Когда прислуга, убрав посуду, вышла, мы принялись за укладку. Началось лазанье по складной лестнице и укладка вещей на печках. И странное дело: те вещи, на которые, казалось, я смотрел так равнодушно, теперь не только особенно нравились мне, но как бы из неодушевлённых предметов превратились в одушевлённые и не только ожили, но стали говорить: «Спрячь, спрячь меня или возьми с собой. Я так хорошо служила тебе… За что же ты бросаешь меня?»
Вот в руках шапокляк, купленный лет пять назад, в Париже. Я надевал его всего раза два, не более, и совершенно забыл о его существовании…
Держа шапокляк и стирая с него пыль, я припоминал со всеми подробностями и магазин в Париже, где я его покупал, и приказчика-француза… А за этой картиной потянулись воспоминания и обо всей заграничной поездке.
— Ты что это замечтался? — спросила жена. — Слезай скорее, пора и спать.
Я сунул шапокляк между вещами на печку в прихожей и спустился вниз.
— Ну кажется, всё, что смогли, убрали, — говорила хлопотунья жена.
— Нет, погоди. Я не хочу, чтобы на моём бильярде играли красные. — И с этими словами я содрал с него сукно. — Возьми с собой — пригодится столы накрывать.
И жена сунула его к пледам.
Наконец в час ночи мы улеглись, но заснуть не могли. Сон бежал от нас, и одна картина печальнее другой представлялась в нашем воображении.
Ведь ещё так недавно, глядя на жизнь омских беженцев, я благодарил судьбу, что чаша сия меня миновала. И вот теперь сам превращаюсь в лишённого крова беженца. Слава Богу, если удастся бежать из Екатеринбурга… Воображение рисовало мне, что я уже на станции, чешский эшелон ушёл и я в отчаянии бегаю и ищу знакомого инженера Нагаткина, заведующего движением. Как же я забыл про него, он бы меня устроил. Во мне блеснула надежда на то, что ещё не всё пропало.
— Знаешь, не могу заснуть, — сказала жена.
И мы оба, накинув одежду, вышли в столовую, а оттуда на балкон. Ночь стояла тёплая и совершенно безветренная, но как-то было особенно темно и зловеще тихо. Совсем не слышно звуков, как будто всё кругом вымерло.

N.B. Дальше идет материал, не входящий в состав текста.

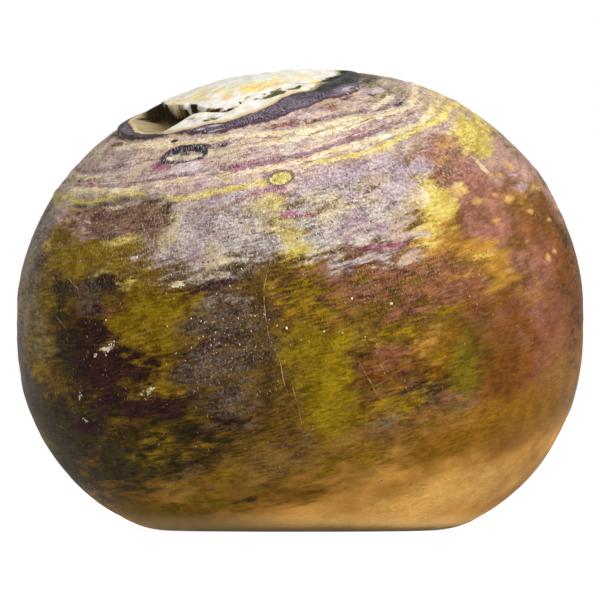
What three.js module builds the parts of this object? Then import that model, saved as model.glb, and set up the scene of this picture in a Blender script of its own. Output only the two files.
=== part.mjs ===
// A rutabaga (swede): one grown root with its leaves broken off at the crown and its taproot
// trimmed away, so that it stands on a small flat base.
// Millimetres, +Z up, front towards -Y. The origin is the middle of the flat base.
import * as THREE from "three";
import { mergeVertices } from "three/addons/utils/BufferGeometryUtils.js";

// Overall size
const WIDTH = 130.2; // side to side, along X
const DEPTH = 124; // front to back, along Y
const CROWN_RISE = 58; // widest level up to the top
const ROOT_DROP = 53.6; // widest level down to where the root would close if it weren't trimmed
const BASE_DROP = 47.7; // widest level down to the flat base
const BASE_ROUNDING = 2.6; // how softly the skin turns into the flat base

// Fullness of the profile: 2 is an ellipse, more is squarer
const UPPER_FULLNESS = 2.1;
const LOWER_FULLNESS = 2.3;
const UPPER_SKEW = 2.8; // the upper half is fuller on the right and thinner on the left by this much

// The growth axis leans to the left and towards the front at the crown
const LEAN_LEFT = 14.6; // degrees
const LEAN_FRONT = 7.7; // degrees

// Crown relief: angles are in degrees from the growth axis, heights in millimetres
const COLLAR_FOOT = 29.5; // where the collar of leaf bases meets the shoulder
const COLLAR_STEP = 0.4; // height of the collar over the shoulder
const CROWN_DISH = 0.35; // how far the broken face sinks inside the collar
const DISH_EDGE = 12; // width of the slope into the broken face
const HOLLOW = { side: -64, polar: 22.3, sideReach: 36, polarReach: 5.2, depth: 3.4 };

// A shallow furrow down the front, and slow waves over the back
const FURROW = { side: -7, polar: 84, sideReach: 9, polarReach: 24, depth: 0.9 };
const BACK_WAVES = { aroundCount: 3, height: 0.8 };

// Mesh: zones down from the crown, each ending at an angle and split into rings
const SIDES = 64;
const ZONES = [
  { end: 44, rings: 20 }, // crown and leaf scars
  { end: 136, rings: 22 }, // body
  { end: 152, rings: 12 }, // turn into the base
  { end: 180, rings: 4 }, // flat base
];
const UPRIGHT_FROM = 50; // the rings tilt with the crown down to here
const UPRIGHT_BY = 136; // and are level from here down

const { clamp, degToRad, euclideanModulo, lerp, smoothstep } = THREE.MathUtils;

// The growth direction at a share of its full lean, with its square directions to front and right
function growthFrame(leanShare) {
  const up = new THREE.Vector3(
    -Math.tan(degToRad(LEAN_LEFT * leanShare)),
    -Math.tan(degToRad(LEAN_FRONT * leanShare)),
    1,
  ).normalize();
  const front = new THREE.Vector3(0, -1, 0);
  front.addScaledVector(up, -front.dot(up)).normalize();
  const right = new THREE.Vector3().crossVectors(up, front);
  return { up, front, right };
}

// Direction at `polar` degrees from the growth axis and `side` degrees round it from the front
function direction(polar, side) {
  const { up, front, right } = growthFrame(1 - smoothstep(polar, UPRIGHT_FROM, UPRIGHT_BY));
  const out = Math.sin(degToRad(polar));
  return new THREE.Vector3()
    .addScaledVector(up, Math.cos(degToRad(polar)))
    .addScaledVector(front, out * Math.cos(degToRad(side)))
    .addScaledVector(right, out * Math.sin(degToRad(side)));
}

// Distance from the middle of the widest level to the untrimmed skin, along a unit direction
function skinRadius(d) {
  const isUpper = d.z >= 0;
  const fullness = isUpper ? UPPER_FULLNESS : LOWER_FULLNESS;
  const across = Math.hypot(d.x / (WIDTH / 2), d.y / (DEPTH / 2));
  const along = Math.abs(d.z) / (isUpper ? CROWN_RISE : ROOT_DROP);
  const skew = isUpper ? UPPER_SKEW * d.x * d.z * d.z : 0;
  return Math.pow(Math.pow(across, fullness) + Math.pow(along, fullness), -1 / fullness) + skew;
}

// The smaller of two lengths, blended over `rounding` where they are close
function roundedMin(a, b, rounding) {
  const share = clamp(0.5 + (0.5 * (b - a)) / rounding, 0, 1);
  return lerp(b, a, share) - rounding * share * (1 - share);
}

// 1 at the middle of an oval dent, down to 0 at its rim
function ovalDent(dent, polar, side) {
  const around = euclideanModulo(side - dent.side + 180, 360) - 180;
  const reach = Math.hypot(around / dent.sideReach, (polar - dent.polar) / dent.polarReach);
  return 1 - smoothstep(reach, 0.2, 1.15);
}

// Width of the collar in degrees: broad at the front right, thin at the front left
function collarWidth(side) {
  return 4.5 + 2 * Math.cos(degToRad(side - 60)) + 1.8 * Math.cos(degToRad(2 * (side - 35)));
}

// Height of the crown's relief over the smooth skin
function crownRelief(polar, side) {
  const lip = COLLAR_FOOT - collarWidth(side);
  const ledge = smoothstep(polar, lip - 1, lip) * (1 - smoothstep(polar, COLLAR_FOOT - 1, COLLAR_FOOT + 1));
  const dish = 1 - smoothstep(polar, lip - DISH_EDGE, lip);
  return COLLAR_STEP * ledge - CROWN_DISH * dish - HOLLOW.depth * ovalDent(HOLLOW, polar, side);
}

function bodyRelief(d, polar, side) {
  const furrow = FURROW.depth * ovalDent(FURROW, polar, side);
  const backShare = smoothstep(d.y, 0.15, 0.8);
  const wave = Math.sin(degToRad(BACK_WAVES.aroundCount * side) + 2 * d.z);
  return BACK_WAVES.height * backShare * wave - furrow;
}

function surfacePoint(polar, side) {
  const d = direction(polar, side);
  let radius = skinRadius(d) + crownRelief(polar, side) + bodyRelief(d, polar, side);
  if (d.z < 0) radius = roundedMin(radius, BASE_DROP / -d.z, BASE_ROUNDING);
  return d.multiplyScalar(radius);
}

// Angles of all rings from the growth axis, without the two poles
function ringAngles() {
  const angles = [];
  let start = 0;
  for (const { end, rings } of ZONES) {
    for (let ring = 1; ring <= rings; ring++) angles.push(lerp(start, end, ring / rings));
    start = end;
  }
  angles.pop();
  return angles;
}

// A closed skin: rings round the growth axis, with one point at each pole
function rootGeometry() {
  const angles = ringAngles();
  const positions = [...surfacePoint(0, 0)];
  for (const polar of angles) {
    for (let s = 0; s < SIDES; s++) positions.push(...surfacePoint(polar, (360 * s) / SIDES));
  }
  positions.push(...surfacePoint(180, 0));

  const vertex = (ring, s) => 1 + ring * SIDES + (s % SIDES);
  const lastRing = angles.length - 1;
  const bottomPole = positions.length / 3 - 1;
  const faces = [];
  for (let s = 0; s < SIDES; s++) {
    faces.push(0, vertex(0, s), vertex(0, s + 1));
    faces.push(bottomPole, vertex(lastRing, s + 1), vertex(lastRing, s));
    for (let ring = 0; ring < lastRing; ring++) {
      faces.push(vertex(ring, s), vertex(ring + 1, s), vertex(ring + 1, s + 1));
      faces.push(vertex(ring, s), vertex(ring + 1, s + 1), vertex(ring, s + 1));
    }
  }
  const geometry = new THREE.BufferGeometry();
  geometry.setAttribute("position", new THREE.Float32BufferAttribute(positions, 3));
  geometry.setIndex(faces);
  return mergeVertices(geometry);
}

// Raises a geometry so that its flat base is at z = 0, centred under its widest extent
function standOnBase(geometry) {
  geometry.computeBoundingBox();
  const { min, max } = geometry.boundingBox;
  return geometry.translate(-(min.x + max.x) / 2, -(min.y + max.y) / 2, -min.z);
}

const skin = new THREE.MeshStandardMaterial({ color: 0x8a6a34, roughness: 0.5, metalness: 0 });
const root = new THREE.Mesh(standOnBase(rootGeometry()), skin);
root.name = "rutabaga_root";

const rutabaga = new THREE.Group();
rutabaga.add(root);
export default rutabaga;
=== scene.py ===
import itertools
import math

import bpy
import numpy as np
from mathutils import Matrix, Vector


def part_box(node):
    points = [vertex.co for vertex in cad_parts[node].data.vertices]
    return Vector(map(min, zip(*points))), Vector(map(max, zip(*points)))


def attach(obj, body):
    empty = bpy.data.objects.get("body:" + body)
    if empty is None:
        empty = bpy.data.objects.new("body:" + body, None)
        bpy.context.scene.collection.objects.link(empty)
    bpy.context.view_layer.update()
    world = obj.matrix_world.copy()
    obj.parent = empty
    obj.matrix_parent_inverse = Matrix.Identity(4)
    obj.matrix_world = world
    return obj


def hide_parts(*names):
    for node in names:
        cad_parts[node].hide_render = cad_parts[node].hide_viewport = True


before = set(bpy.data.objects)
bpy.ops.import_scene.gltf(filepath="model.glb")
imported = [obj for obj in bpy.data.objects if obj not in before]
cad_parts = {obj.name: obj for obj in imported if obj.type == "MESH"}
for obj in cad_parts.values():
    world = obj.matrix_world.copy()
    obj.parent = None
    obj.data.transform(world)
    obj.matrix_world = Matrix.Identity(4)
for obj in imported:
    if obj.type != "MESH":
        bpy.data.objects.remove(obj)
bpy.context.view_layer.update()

# A waxed rutabaga on its flat base, with its front towards -Y. The scene is in metres, while the
# heights of relief are in millimetres and places on the skin are in degrees from the growth axis

lowCorner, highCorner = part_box("rutabaga_root")
rootSize = highCorner - lowCorner
mm = 0.001

print("rutabaga: frame loaded,", [round(side / mm, 1) for side in rootSize], "mm")


def addObject(name, data, place=(0, 0, 0)):
    thing = bpy.data.objects.new(name, data)
    thing.location = place
    bpy.context.scene.collection.objects.link(thing)
    return thing


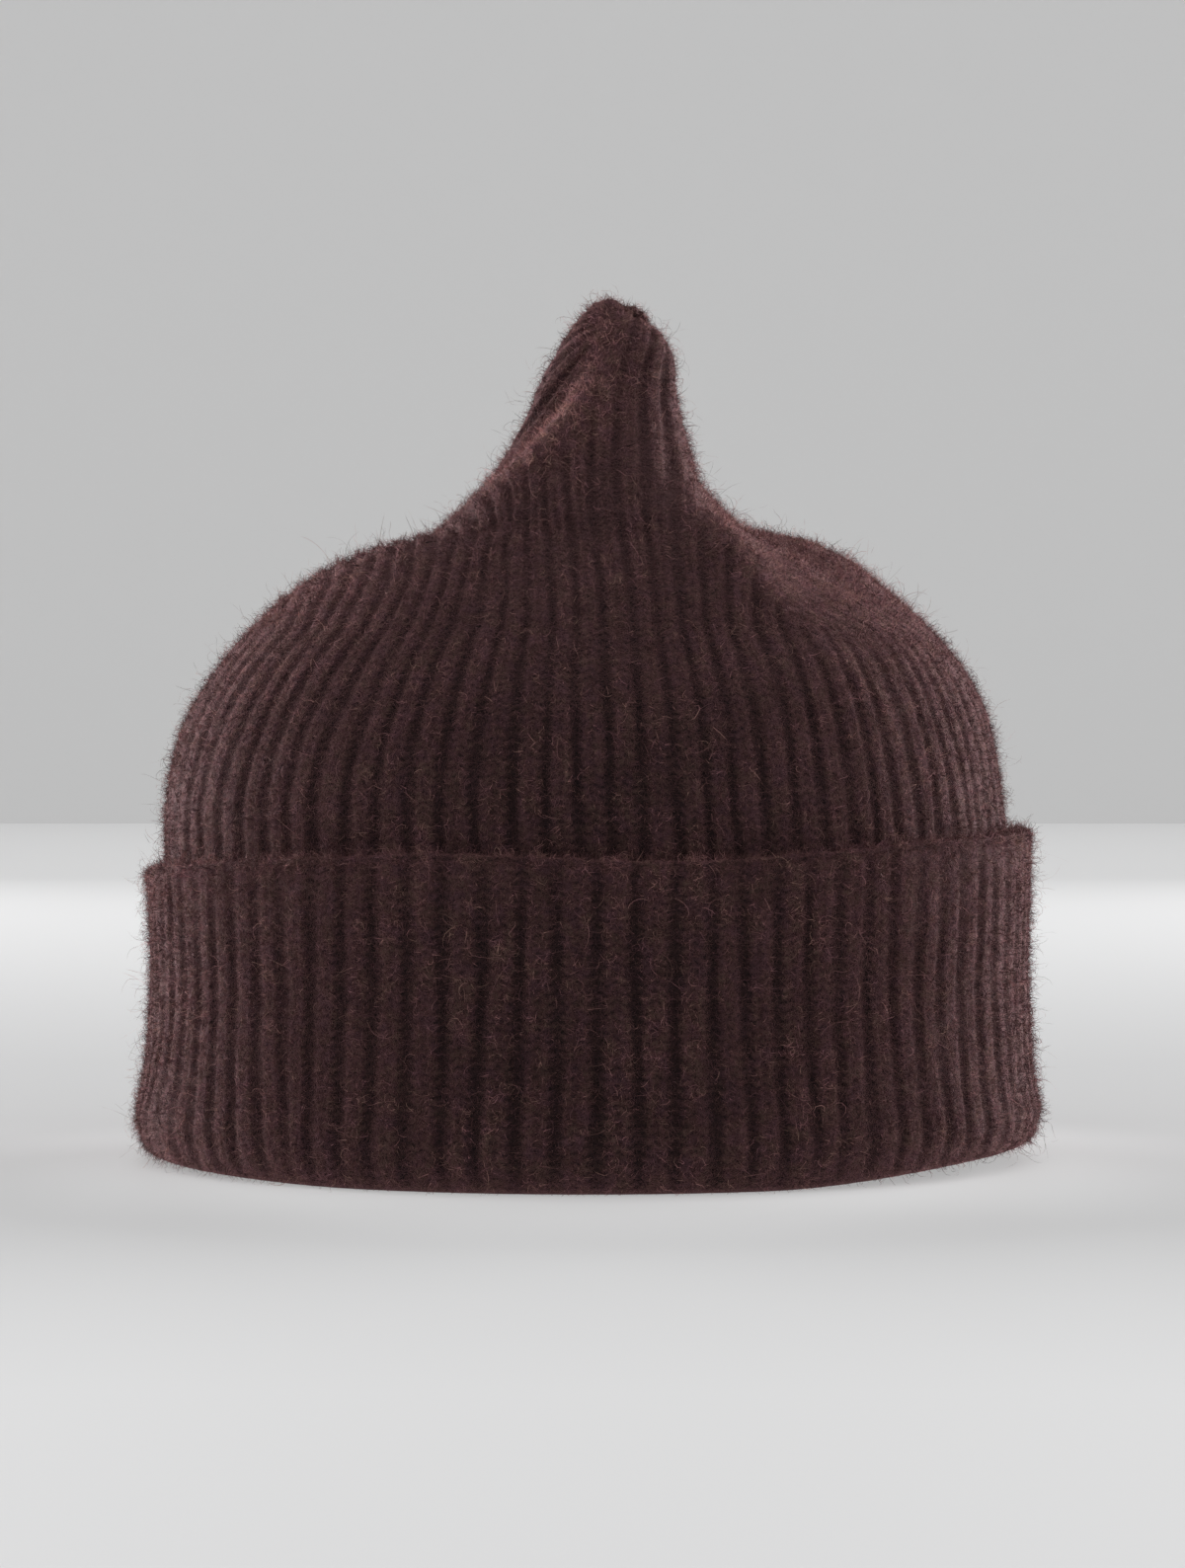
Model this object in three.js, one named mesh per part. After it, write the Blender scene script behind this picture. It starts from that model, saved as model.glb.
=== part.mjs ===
// A brushed rib-knit beanie with a turned-up cuff and a drawn-up peak, standing on its folded edge.
// Millimetres, +Z up. The front faces -Y. Azimuth is in degrees from the front towards +X.
import * as THREE from 'three';

// Driving dimensions
const hatWidth = 190; // over the ribs, at the foot of the cuff
const depthShare = 0.94; // the plan's depth as a share of its width
const ribCount = 80; // ribs round the head
const knitWall = 3.4; // thickness of one leaf of the knitting
const crownRibDepth = 1.2; // from a rib's top to its groove
const cuffRibDepth = 1.4;
const pieceGap = 0.3; // kept between neighbouring pieces
const edgeRoll = 2; // height of the bound-off edge
const parallelRadius = 64.5; // above this radius of the dome the ribs stop narrowing and run parallel
const crownCrowding = 1.7; // degrees by which the crown's front ribs stand closer than even ones
const cuffSpreading = 1.1; // degrees by which the cuff's front ribs stand wider than even ones
const tipFadeRadius = 9; // ribs melt into the felted tip below this radius

// Facets
const ribColumns = 2 * ribCount; // a column on each rib and one in each groove
const peakColumns = 88;
const plainColumns = 60; // round the smooth inner faces
const peakLevel = 15; // the crown section from which the peak's columns take over
const probe = 0.02; // step for the surface's slopes, in sections and degrees

// The crown's sections, from the fold at the foot to the tip
const crownSections = [
  { z: 3.9, halfWidth: 87.4, centreX: 0 },
  { z: 32, halfWidth: 87.6, centreX: 0 },
  { z: 60, halfWidth: 88.0, centreX: -0.2 },
  { z: 74, halfWidth: 87.6, centreX: -0.8 },
  { z: 86, halfWidth: 85.6, centreX: -0.9 },
  { z: 95, halfWidth: 82.4, centreX: -0.4 },
  { z: 103, halfWidth: 77.6, centreX: 0 },
  { z: 110, halfWidth: 71.4, centreX: 0.1 },
  { z: 116, halfWidth: 64.8, centreX: 0.4 },
  { z: 121, halfWidth: 58.8, centreX: 1 },
  { z: 125, halfWidth: 52.8, centreX: 2 },
  { z: 128, halfWidth: 45.4, centreX: 3 },
  { z: 130.4, halfWidth: 37, centreX: 4.2 },
  { z: 133, halfWidth: 31.2, centreX: 2.6 },
  { z: 136.5, halfWidth: 26.9, centreX: 1.9 },
  { z: 141, halfWidth: 22.6, centreX: 0.8 },
  { z: 147, halfWidth: 19.5, centreX: 1.6 },
  { z: 154, halfWidth: 16.6, centreX: 2.8 },
  { z: 161, halfWidth: 14.4, centreX: 3.6 },
  { z: 167, halfWidth: 12.6, centreX: 4.9 },
  { z: 172, halfWidth: 10.2, centreX: 5.3 },
  { z: 176, halfWidth: 7.1, centreX: 5 },
  { z: 178.8, halfWidth: 3.6, centreX: 4.2 },
  { z: 180.4, halfWidth: 0, centreX: 4.2 },
];
const innerLevels = [0, 1, 3, 5, 7, 9, 10, 11, 12, 13, 14, 15, 17, 19]; // sections that the inner face uses
const innerTop = { x: 4.4, z: 171 }; // where the hollow of the peak ends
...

Я напрягал слух, чтобы услышать отдалённые выстрелы неприятельских войск. Но стояла полнейшая тишина, даже собаки не лаяли.
К нам на балкон вышел и Карпов.
— Что, тоже не можете заснуть? — спросил я его.
— Да, не получается… А знаете что? Мне пришла хорошая мысль на тот случай, если вам не удастся уехать с чехами. Завтра в одиннадцать дня уходит поезд на Тагил. Я должен с ним ехать. Поедемте вместе? А там, приехав в Алапаевск, я погружу поезда железом, чугуном и частями машин, без которых красные работать не смогут, и мы благополучно прибудем окружным путём в ту же Тюмень.
— А ведь это действительно блестящая мысль! Вероятно, путь на север свободен и от красных, и от беженцев. Спасибо, большое вам спасибо! — И я потряс его руку.
— Пойдёмте-ка спать, господа, уже полчаса третьего.
Успокоенные надеждами и на Нагаткина, и на выезд в Тагил, мы с женой улеглись в кровати и крепко заснули.
В пять часов затрещал будильник. Мы оба вскочили, открыли двери к прислуге, и в столовой появился самовар. Наскоро закусив и раздав кое-какие вещи, а корову подарив обрадованной кухарке, мы погрузили вещи на подводу, нанятую ещё с вечера, и, сев в пролётку, двинулись на Екатеринбург-Второй.
Несмотря на ранний час, на улицах было большое движение, повсюду шли подводы, нагруженные домашним скарбом. Всё это были люди, потерявшие надежду найти место на поездах и решившие ехать в Тюмень на лошадях.
Многие шли пешком с котомками за плечами.
У магазина Топорищева нам повстречался Поклевский-Козелл. Он ехал в обратную сторону и высоко приподнял свой котелок, салютуя нам на прощание.